● Aim
Return the full listing exactly as it is written.

● Source data
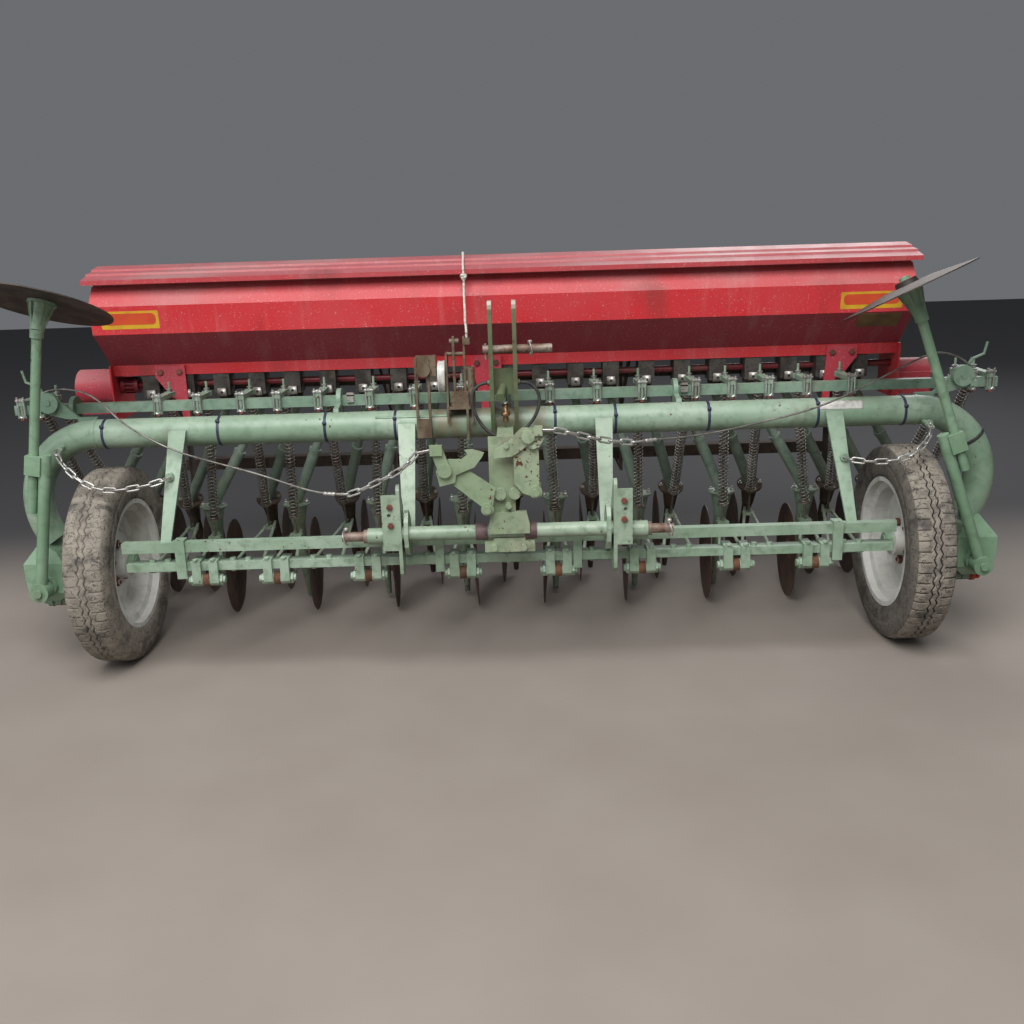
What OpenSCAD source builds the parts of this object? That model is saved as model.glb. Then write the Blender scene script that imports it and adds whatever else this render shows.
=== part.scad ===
// Mounted seed drill, 3 m wide, 21 rows of single disc coulters.
// X runs to the right as seen from the front, Y to the rear and Z up.
// Places along Y are measured from the wheel axle and moved by place().

/* [Portal frame] */
// Overall width across the outside of the portal legs
frame_w = 3000; // [2900:10:3100]
// Outer diameter of the portal tube
tube_d = 88.9; // [80:0.5:95]
// Height of the portal tube's centre
tube_z = 720; // [700:5:740]
// Radius of the portal tube's end bends
bend_r = 210; // [200:5:220]
// Angle below the horizontal at which a portal leg enters its axle housing
leg_dip = 35; // [30:1:40]
// Half length of the square front bar
front_bar_half = 1134; // [1110:2:1138]
// Side of the square front bar
front_bar_s = 30; // [28:1:34]
// Height of the square front bar's centre
front_bar_z = 414; // [408:1:420]
// Distance of the front bars ahead of the axle
front_bar_y = 200; // [195:1:205]
// Height of the coulter bar's section
coulter_bar_h = 24; // [20:1:28]
// Depth of the coulter bar's section
coulter_bar_w = 40; // [34:1:46]
// Height of the coulter bar's centre
coulter_bar_z = 354; // [348:1:358]

/* [Hitch] */
// Distance between the shoulders of the two lower link pins
link_spread = 825; // [800:5:850]
// Diameter of a lower link pin
link_pin_d = 28; // [26:0.5:30]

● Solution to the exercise
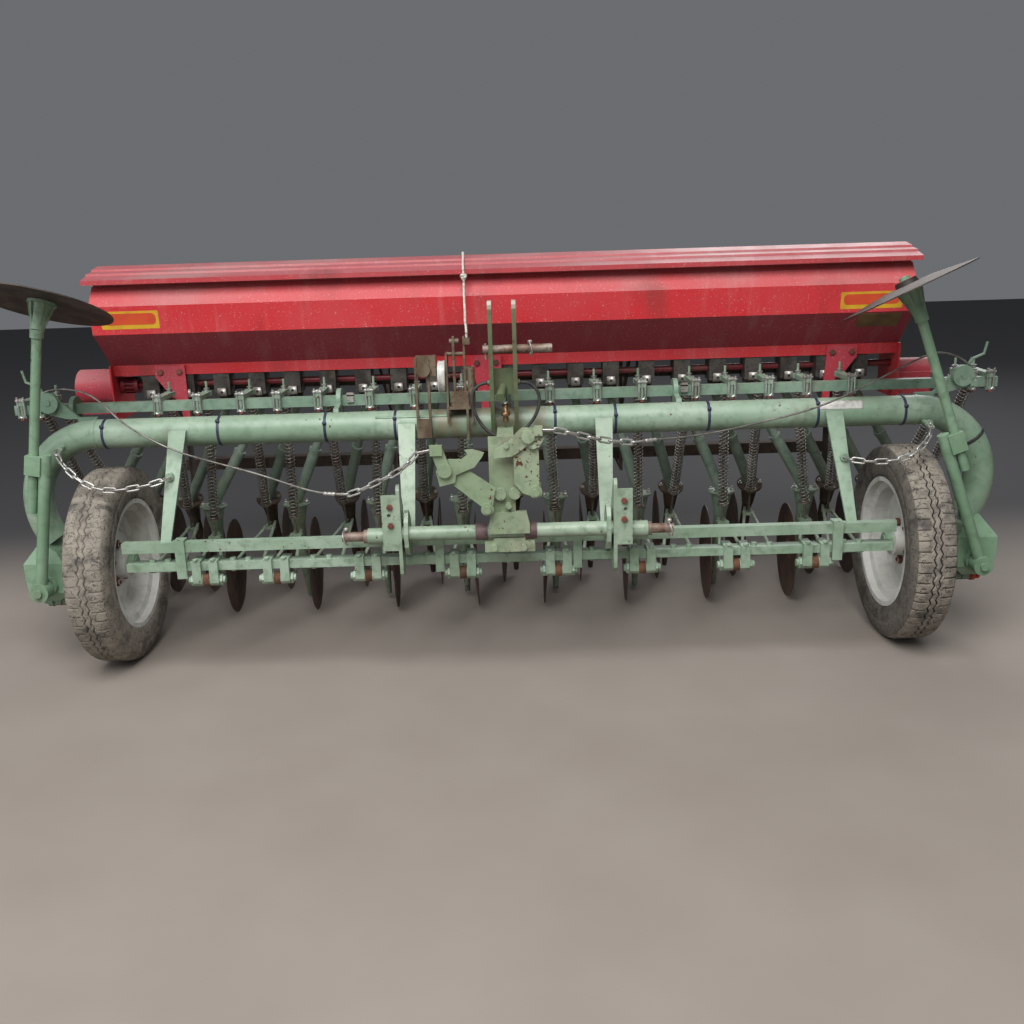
What OpenSCAD source builds the parts of this object? That model is saved as model.glb. Then write the Blender scene script that imports it and adds whatever else this render shows.
=== part.scad ===
// Mounted seed drill, 3 m wide, 21 rows of single disc coulters.
// X runs to the right as seen from the front, Y to the rear and Z up.
// Places along Y are measured from the wheel axle and moved by place().

/* [Portal frame] */
// Overall width across the outside of the portal legs
frame_w = 3000; // [2900:10:3100]
// Outer diameter of the portal tube
tube_d = 88.9; // [80:0.5:95]
// Height of the portal tube's centre
tube_z = 720; // [700:5:740]
// Radius of the portal tube's end bends
bend_r = 210; // [200:5:220]
// Angle below the horizontal at which a portal leg enters its axle housing
leg_dip = 35; // [30:1:40]
// Half length of the square front bar
front_bar_half = 1134; // [1110:2:1138]
// Side of the square front bar
front_bar_s = 30; // [28:1:34]
// Height of the square front bar's centre
front_bar_z = 414; // [408:1:420]
// Distance of the front bars ahead of the axle
front_bar_y = 200; // [195:1:205]
// Height of the coulter bar's section
coulter_bar_h = 24; // [20:1:28]
// Depth of the coulter bar's section
coulter_bar_w = 40; // [34:1:46]
// Height of the coulter bar's centre
coulter_bar_z = 354; // [348:1:358]

/* [Hitch] */
// Distance between the shoulders of the two lower link pins
link_spread = 825; // [800:5:850]
// Diameter of a lower link pin
link_pin_d = 28; // [26:0.5:30]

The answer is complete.